Beni per cento milioni di euro sono stati sequestrati dalla Direzione investigativa antimafia di Catania a imprenditori ritenuti riconducibili al clan Santapaola-Ercolano.
Il decreto è stato emesso dalla sezione Misure di prevenzione del Tribunale su proposta congiunta della Procura di Catania e del direttore della Dia. I particolari saranno resi noti durante una conferenza stampa che si terrà nella sede della Dia di Catania, alle 11, con il vicedirettore operativo, generale Nicola Altiero, e il capo centro Carmine Mosca.
I beni sono stati sequestrati a tre soggetti uno dei quali, storico esponente del clan Santapaola-Ercolano, è detenuto in regime di carcere duro a seguito della recente condanna all’ergastolo per l’omicidio di Luigi Ilardo, ucciso a Catania nel 1996, poco prima di entrare nel programma di protezione riservato ai collaboratori di giustizia. Già in passato, accertamenti patrimoniali condotti dalla Dia erano sfociati nel dicembre del 2012 nella confisca di beni per 30 milioni e nell’aggravamento della misura di prevenzione personale.
La nuova indagine ha riguardati altri due individui, padre e figlio, noti imprenditori originari del messinese, al centro di indagini penali coordinate dalla Procura etnea, sulla scorta delle quali sono stati arrestati con l’operazione “Piramidi”. I due sono a capo di uno dei gruppi imprenditoriali più importanti della Sicilia orientale, operanti in svariati settori, ma principalmente nella gestione e nello smaltimento dei rifiuti. Padre e figlio sono riusciti a creare una vera e propria galassia di imprese, diversificando le attività della famiglia con società attive nei servizi di pulizia degli ospedali, nel settore immobiliare e nella gestione di un notissimo stabilimento balneare, sito sul litorale catanese. La vicinanza tra i tre individui, emersa in atti giudiziari, è confermata secondo gli investigatori dalla presenza dei due al battesimo della figlia del boss e in occasione di un matrimonio di un congiunto.

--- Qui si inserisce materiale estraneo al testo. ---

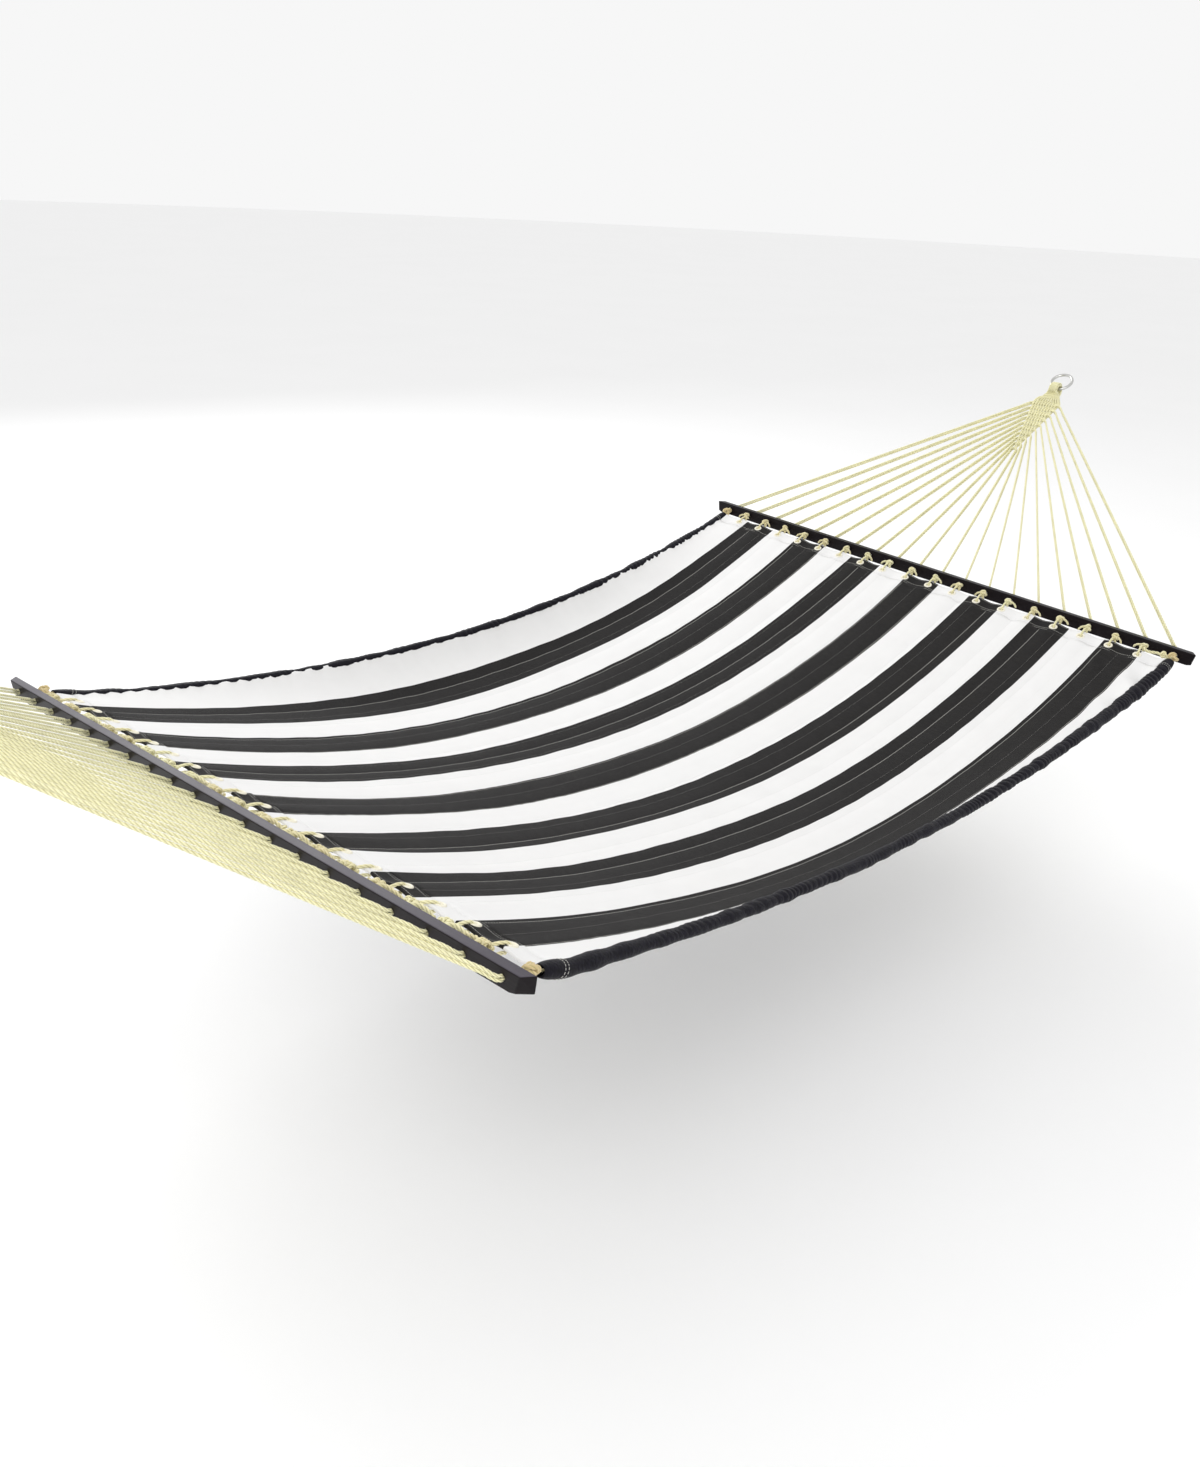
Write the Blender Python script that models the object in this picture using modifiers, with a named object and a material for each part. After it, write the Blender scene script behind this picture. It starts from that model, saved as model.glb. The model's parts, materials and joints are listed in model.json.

È proprio questa vicinanza a esser ritenuta l’origine dell’escalation imprenditoriale di padre e figlio; per far luce su un arricchimento così repentino, gli inquirenti hanno passato sotto la lente di ingrandimento quarant’anni della loro evoluzione economica ed imprenditoriale. Da umile carpentiere il padre è divenuto uno tra i più facoltosi imprenditori siciliani.
Le complesse indagini patrimoniali, coordinate dalla Dda etnea hanno consentito di appurare che l’ascesa imprenditoriale della famiglia ha avuto una formidabile impennata intorno alla fine degli anni 90 e che gli investimenti compiuti in quegli anni risultano caratterizzati da massicce immissioni di capitali non giustificate dalla capacità economico-finanziaria che a quel tempo gli imprenditori possedevano. All’indagine hanno collaborato i pentiti Santo La Causa, Gaetano D’Aquino e Salvatore Viola. Sequestrate 14 società, sette immobili e svariati rapporti finanziari.